_SHORT PROBLEM:_ Take the data below and write out exactly the lines from the one with "for name, item" through the one with "return Vector(v).normalized()"; omit every other line.
◆ ◆ ◆ ◆ ◆ ◆ ◆
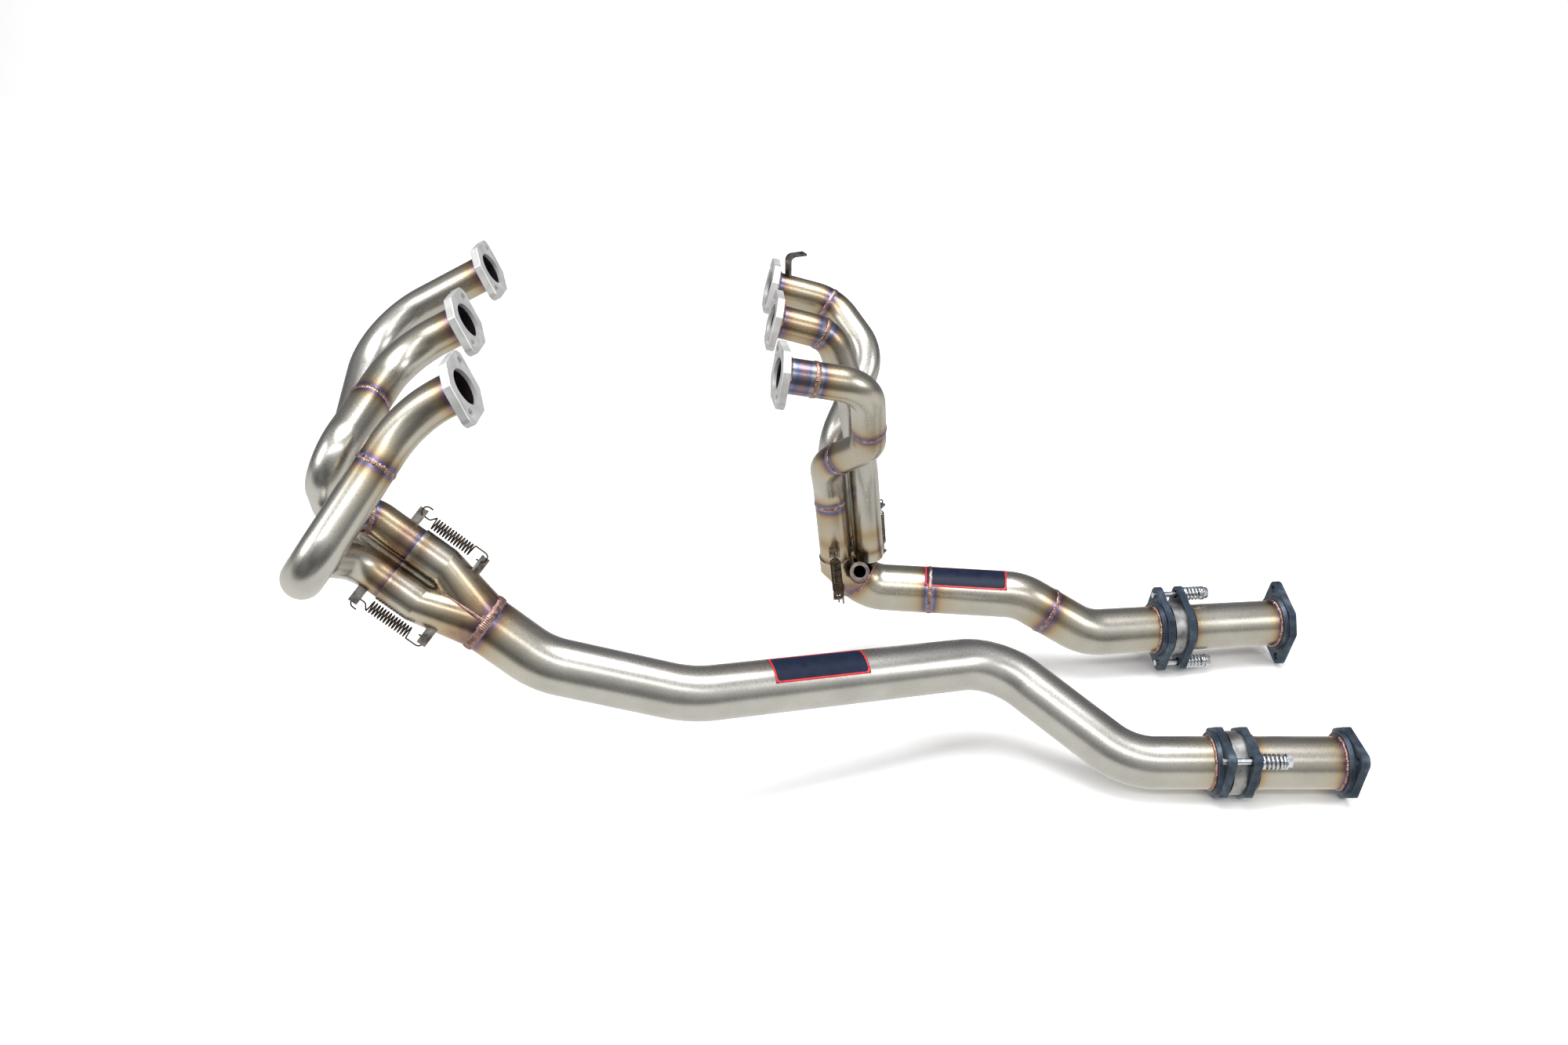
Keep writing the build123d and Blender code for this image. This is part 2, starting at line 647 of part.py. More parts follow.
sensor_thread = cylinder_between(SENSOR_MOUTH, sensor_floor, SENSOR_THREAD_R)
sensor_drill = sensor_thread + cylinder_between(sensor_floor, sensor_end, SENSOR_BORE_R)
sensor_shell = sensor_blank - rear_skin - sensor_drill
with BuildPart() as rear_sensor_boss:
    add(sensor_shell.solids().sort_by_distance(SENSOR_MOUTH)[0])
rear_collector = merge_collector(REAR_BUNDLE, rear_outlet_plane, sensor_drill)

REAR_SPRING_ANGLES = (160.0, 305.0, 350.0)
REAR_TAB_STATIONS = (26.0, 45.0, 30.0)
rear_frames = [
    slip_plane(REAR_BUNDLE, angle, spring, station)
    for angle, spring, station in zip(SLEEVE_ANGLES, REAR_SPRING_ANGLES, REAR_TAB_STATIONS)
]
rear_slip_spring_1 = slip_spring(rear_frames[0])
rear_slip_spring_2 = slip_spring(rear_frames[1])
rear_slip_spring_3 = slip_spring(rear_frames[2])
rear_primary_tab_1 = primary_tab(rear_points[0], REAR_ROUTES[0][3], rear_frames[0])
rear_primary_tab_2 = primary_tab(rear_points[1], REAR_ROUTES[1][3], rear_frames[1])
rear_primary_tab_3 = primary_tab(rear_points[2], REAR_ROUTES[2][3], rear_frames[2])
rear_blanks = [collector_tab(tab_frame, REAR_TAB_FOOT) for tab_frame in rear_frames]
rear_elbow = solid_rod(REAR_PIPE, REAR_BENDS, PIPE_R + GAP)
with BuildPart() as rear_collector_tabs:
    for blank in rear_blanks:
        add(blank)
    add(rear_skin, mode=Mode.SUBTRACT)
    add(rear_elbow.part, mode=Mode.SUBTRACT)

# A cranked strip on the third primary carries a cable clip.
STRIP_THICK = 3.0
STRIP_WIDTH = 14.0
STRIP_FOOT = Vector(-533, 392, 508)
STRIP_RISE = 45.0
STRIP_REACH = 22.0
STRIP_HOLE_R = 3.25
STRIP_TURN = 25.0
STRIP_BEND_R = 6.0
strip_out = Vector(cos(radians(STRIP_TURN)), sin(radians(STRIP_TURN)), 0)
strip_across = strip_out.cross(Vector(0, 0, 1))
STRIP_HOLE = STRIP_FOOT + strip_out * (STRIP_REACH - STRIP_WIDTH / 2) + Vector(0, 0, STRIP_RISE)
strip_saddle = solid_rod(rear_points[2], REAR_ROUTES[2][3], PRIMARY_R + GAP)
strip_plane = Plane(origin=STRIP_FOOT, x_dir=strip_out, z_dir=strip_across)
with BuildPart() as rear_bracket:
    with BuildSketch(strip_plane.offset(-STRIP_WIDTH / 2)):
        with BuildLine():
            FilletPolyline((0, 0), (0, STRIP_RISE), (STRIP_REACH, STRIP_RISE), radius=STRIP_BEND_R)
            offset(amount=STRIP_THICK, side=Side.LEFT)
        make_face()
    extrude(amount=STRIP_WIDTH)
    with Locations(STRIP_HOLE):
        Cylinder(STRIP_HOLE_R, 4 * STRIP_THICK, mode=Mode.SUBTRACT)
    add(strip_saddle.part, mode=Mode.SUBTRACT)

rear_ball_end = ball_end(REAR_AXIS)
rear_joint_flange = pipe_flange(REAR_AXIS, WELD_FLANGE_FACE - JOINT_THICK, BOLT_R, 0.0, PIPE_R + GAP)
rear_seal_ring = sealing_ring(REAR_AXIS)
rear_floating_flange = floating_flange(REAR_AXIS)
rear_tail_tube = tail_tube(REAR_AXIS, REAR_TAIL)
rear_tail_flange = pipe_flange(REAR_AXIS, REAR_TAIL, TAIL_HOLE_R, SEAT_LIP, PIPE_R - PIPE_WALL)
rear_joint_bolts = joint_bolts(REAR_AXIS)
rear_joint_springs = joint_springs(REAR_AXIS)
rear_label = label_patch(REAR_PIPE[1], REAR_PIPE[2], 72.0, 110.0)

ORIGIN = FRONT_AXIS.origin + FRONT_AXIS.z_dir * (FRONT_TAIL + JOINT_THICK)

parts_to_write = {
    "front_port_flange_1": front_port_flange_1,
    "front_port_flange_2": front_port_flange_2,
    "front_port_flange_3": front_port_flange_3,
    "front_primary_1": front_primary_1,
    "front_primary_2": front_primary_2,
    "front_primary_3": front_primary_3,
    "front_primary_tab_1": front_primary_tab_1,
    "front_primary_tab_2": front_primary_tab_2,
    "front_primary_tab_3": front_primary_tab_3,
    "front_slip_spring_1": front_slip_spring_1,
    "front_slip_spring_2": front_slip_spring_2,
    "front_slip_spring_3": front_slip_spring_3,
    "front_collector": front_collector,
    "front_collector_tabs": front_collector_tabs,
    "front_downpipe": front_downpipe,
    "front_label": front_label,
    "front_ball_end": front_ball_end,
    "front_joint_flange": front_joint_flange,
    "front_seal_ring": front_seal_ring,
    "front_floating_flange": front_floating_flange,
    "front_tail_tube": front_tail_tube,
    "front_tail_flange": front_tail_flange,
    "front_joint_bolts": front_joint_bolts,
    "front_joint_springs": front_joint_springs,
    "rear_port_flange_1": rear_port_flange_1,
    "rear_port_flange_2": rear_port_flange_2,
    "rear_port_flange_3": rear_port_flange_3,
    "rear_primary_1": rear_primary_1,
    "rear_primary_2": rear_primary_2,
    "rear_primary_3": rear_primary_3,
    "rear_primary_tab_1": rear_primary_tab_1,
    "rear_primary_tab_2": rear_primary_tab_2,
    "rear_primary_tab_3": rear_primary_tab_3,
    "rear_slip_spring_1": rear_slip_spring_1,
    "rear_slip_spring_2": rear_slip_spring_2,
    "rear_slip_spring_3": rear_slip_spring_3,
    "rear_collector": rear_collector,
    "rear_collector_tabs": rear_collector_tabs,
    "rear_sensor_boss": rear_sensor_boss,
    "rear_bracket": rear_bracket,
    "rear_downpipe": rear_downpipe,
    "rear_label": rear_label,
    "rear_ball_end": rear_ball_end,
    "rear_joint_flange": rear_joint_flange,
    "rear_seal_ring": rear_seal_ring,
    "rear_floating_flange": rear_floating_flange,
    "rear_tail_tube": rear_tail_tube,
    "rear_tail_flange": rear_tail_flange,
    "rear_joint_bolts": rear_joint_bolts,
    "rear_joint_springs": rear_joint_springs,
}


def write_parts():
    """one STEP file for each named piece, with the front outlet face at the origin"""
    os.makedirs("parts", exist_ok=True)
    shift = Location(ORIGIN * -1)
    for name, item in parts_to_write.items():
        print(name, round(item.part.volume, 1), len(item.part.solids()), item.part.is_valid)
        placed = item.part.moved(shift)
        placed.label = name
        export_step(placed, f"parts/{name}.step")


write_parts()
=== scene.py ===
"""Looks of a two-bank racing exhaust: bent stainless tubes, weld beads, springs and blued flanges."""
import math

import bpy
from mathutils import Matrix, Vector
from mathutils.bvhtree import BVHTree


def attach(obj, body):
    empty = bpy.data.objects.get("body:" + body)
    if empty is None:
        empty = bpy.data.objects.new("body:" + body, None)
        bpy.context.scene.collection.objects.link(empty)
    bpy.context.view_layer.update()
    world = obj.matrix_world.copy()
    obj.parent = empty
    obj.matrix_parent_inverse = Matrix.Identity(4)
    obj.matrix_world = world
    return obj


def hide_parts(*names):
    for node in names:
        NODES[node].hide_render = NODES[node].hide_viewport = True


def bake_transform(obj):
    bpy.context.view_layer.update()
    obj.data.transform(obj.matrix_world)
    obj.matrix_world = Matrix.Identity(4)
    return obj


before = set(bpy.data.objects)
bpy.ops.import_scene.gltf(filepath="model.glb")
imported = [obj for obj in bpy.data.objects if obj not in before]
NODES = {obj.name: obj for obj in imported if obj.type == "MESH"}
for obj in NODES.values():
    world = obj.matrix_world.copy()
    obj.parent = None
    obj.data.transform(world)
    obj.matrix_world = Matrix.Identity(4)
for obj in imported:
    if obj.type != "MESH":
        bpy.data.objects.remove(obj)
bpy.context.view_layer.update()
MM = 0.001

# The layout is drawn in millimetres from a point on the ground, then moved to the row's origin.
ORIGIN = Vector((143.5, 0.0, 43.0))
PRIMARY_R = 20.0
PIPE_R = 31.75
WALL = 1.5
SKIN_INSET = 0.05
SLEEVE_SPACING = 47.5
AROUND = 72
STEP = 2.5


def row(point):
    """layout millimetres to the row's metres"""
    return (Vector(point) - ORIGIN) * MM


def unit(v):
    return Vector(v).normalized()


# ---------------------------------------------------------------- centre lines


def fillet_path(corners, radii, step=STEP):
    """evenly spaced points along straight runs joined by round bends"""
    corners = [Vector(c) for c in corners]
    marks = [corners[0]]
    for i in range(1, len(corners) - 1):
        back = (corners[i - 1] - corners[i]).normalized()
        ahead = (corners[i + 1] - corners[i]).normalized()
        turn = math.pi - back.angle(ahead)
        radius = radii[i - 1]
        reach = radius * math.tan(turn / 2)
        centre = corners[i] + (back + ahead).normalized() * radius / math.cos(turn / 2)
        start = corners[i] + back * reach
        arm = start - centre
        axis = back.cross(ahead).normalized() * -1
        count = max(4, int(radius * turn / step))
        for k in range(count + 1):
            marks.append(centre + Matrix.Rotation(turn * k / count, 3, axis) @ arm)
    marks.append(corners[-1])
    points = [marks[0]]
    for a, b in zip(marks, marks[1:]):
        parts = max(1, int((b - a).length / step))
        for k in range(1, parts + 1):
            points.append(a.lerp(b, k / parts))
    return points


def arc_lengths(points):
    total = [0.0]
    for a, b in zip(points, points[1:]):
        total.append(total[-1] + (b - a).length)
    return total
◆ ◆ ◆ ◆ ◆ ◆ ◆
_SOLUTION TO THIS TASK:_
    for name, item in parts_to_write.items():
        print(name, round(item.part.volume, 1), len(item.part.solids()), item.part.is_valid)
        placed = item.part.moved(shift)
        placed.label = name
        export_step(placed, f"parts/{name}.step")


write_parts()
=== scene.py ===
"""Looks of a two-bank racing exhaust: bent stainless tubes, weld beads, springs and blued flanges."""
import math

import bpy
from mathutils import Matrix, Vector
from mathutils.bvhtree import BVHTree


def attach(obj, body):
    empty = bpy.data.objects.get("body:" + body)
    if empty is None:
        empty = bpy.data.objects.new("body:" + body, None)
        bpy.context.scene.collection.objects.link(empty)
    bpy.context.view_layer.update()
    world = obj.matrix_world.copy()
    obj.parent = empty
    obj.matrix_parent_inverse = Matrix.Identity(4)
    obj.matrix_world = world
    return obj


def hide_parts(*names):
    for node in names:
        NODES[node].hide_render = NODES[node].hide_viewport = True


def bake_transform(obj):
    bpy.context.view_layer.update()
    obj.data.transform(obj.matrix_world)
    obj.matrix_world = Matrix.Identity(4)
    return obj


before = set(bpy.data.objects)
bpy.ops.import_scene.gltf(filepath="model.glb")
imported = [obj for obj in bpy.data.objects if obj not in before]
NODES = {obj.name: obj for obj in imported if obj.type == "MESH"}
for obj in NODES.values():
    world = obj.matrix_world.copy()
    obj.parent = None
    obj.data.transform(world)
    obj.matrix_world = Matrix.Identity(4)
for obj in imported:
    if obj.type != "MESH":
        bpy.data.objects.remove(obj)
bpy.context.view_layer.update()
MM = 0.001

# The layout is drawn in millimetres from a point on the ground, then moved to the row's origin.
ORIGIN = Vector((143.5, 0.0, 43.0))
PRIMARY_R = 20.0
PIPE_R = 31.75
WALL = 1.5
SKIN_INSET = 0.05
SLEEVE_SPACING = 47.5
AROUND = 72
STEP = 2.5


def row(point):
    """layout millimetres to the row's metres"""
    return (Vector(point) - ORIGIN) * MM


def unit(v):
    return Vector(v).normalized()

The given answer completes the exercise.